Ok, i want a digital camera.... good quality, compact with a lithium recahrgeable battery  

what you got?


----------



## Ant GTI-6 (Nov 30, 2005)

What budget are you looking at?


----------



## freshprince (Apr 21, 2007)

around £100 but will go higher if it is perfect and comes with everything i want.


----------



## beardboy (Feb 12, 2006)

I have a Sony DSC-P8 3.2MP, with 3 batteries, USB cable etc carry case too. Takes Memory Sticks as card format. Perfect condition and i still have the box and everything it came packed in.

Let me know if you're interested.


----------



## freshprince (Apr 21, 2007)

3 batteries? Lithium? is it good, do you have any photos available you have taken with it? How much you want? pm me if you want to.


----------



## beardboy (Feb 12, 2006)

They are all Lithium. I've not got any pics, but can take one for you now if you like.

Give me a few mins to get one sorted. :thumb:


----------



## MARKETMAN (Aug 22, 2006)

*re: camera*

i have a Canon S3is that i'm thinking of selling 
see link below for details on camera

http://www.google.co.uk/url?sa=L&ai...S.html&usg=AFQjCNFKy_UglRJvQEaEjA7vYVgRuFKlFA


----------



## Alan W (May 11, 2006)

Got a Nikon P4 if you'e interested. Bought 3 months ago for £190 (£300 RRP) it's yours for £140 if interested. Top of the Nikon 'Performance Range' with lots of manual control options, should you wish, as well as 2 stages of vibration reduction that really work! Alternatively, just point and shoot, the choice is yours.

Here's a link: http://www.europe-nikon.com/product/en_GB/products/broad/810/overview.html

Complete with the box, packing, manuals, leads, lithium-ion battery, charger (only used once so far!), CD's etc etc and 'as new' condition.
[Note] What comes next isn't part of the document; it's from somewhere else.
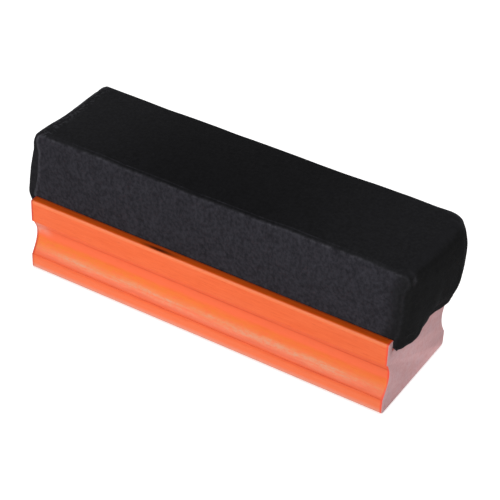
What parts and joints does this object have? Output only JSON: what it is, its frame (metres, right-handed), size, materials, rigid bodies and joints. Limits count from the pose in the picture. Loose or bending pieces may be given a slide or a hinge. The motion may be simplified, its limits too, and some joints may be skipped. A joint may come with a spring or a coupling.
{
  "type": "chalkboard eraser",
  "caption": "Chalkboard eraser: a moulded, orange-stained wood handle with a black cloth-covered foam wiping pad set in the channel between its lips.",
  "frame": {"origin": "centre of the handle's flat back, which is the face the eraser rests on", "axes": "+Z from the handle's back towards the wiping face of the pad, +X along the eraser, +Y across it"},
  "size_m": [0.1542, 0.0452, 0.0576],
  "materials": {
    "stained_wood": "orange stain and satin varnish on the moulded sides, back and lips; bare, pinkish grey sawn ends",
    "pile_cloth": "short black cut-pile cloth, matt, with a faint cool sheen at a low angle",
    "foam": "open-cell polyurethane foam, matt, pale yellow grey",
    "hardboard": "thin brown hardboard, matt",
    "staple_wire": "bright zinc-coated flat wire",
    "glue": "dried cream-coloured wood glue"
  },
  "bodies": {
    "root": {"wood_handle": "stained_wood", "cloth_cover": "pile_cloth", "foam_core": "foam", "backing_board": "hardboard", "glue_bead_front": "glue", "glue_bead_back": "glue", "staple_front_1": "staple_wire", "staple_front_2": "staple_wire", "staple_front_3": "staple_wire", "staple_front_4": "staple_wire", "staple_front_5": "staple_wire", "staple_front_6": "staple_wire", "staple_back_1": "staple_wire", "staple_back_2": "staple_wire", "staple_back_3": "staple_wire", "staple_back_4": "staple_wire", "staple_back_5": "staple_wire", "staple_back_6": "staple_wire", "staple_left_1": "staple_wire", "staple_left_2": "staple_wire", "staple_right_1": "staple_wire", "staple_right_2": "staple_wire"}
  },
  "joints": []
}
Only reason for sale is I've been thinking of a DSLR and your wanted post is very timely! 

Alan W


----------



## Ric (Feb 4, 2007)

Ive got a Fuji s3500 dslr style

4mp, blah blah blah bumf/review here:

http://www.amazon.co.uk/gp/product/B0002XOYAM

Comes with a 512mb XD card and ill throw you a set of rechargeable batteries in.

£85 delivered

pm if you are intererested mate, or email me.


----------



## HC1001 (May 27, 2007)

Give Pentax a try, v.good and quite cheap try pixmania.com.......:thumb:


----------



## S63 (Jan 5, 2007)

Why are rechargeable batteries so important to your criteria?

I bought a Canon A640 (a bit more than you want to spend at £250), it uses standard throwaway aa cells and is flippin brilliant, it will take over a 1000 shots before batteries need replacing, not having yet another charger and lead makes life so much easier when going on a trip abroad etc.

Quite a brave move by Canon IMO, will be interesting to see if others follow suit.

Won a DW comp with the camera which I wouldn't have done had it needed recharging regulary (I keep it in the glove compartment of the car permanently).


----------



## freshprince (Apr 21, 2007)

hmmm, well basically i have had a few cameras which run on AA non rechargeable, and i ended up spending a fortune on batteries.


----------



## beardboy (Feb 12, 2006)

Mine has 3 rechargable batteries. :thumb:


----------



## RLE (May 24, 2006)

Samsung NV3 are pretty decent. Come down a bit in the last few months.


----------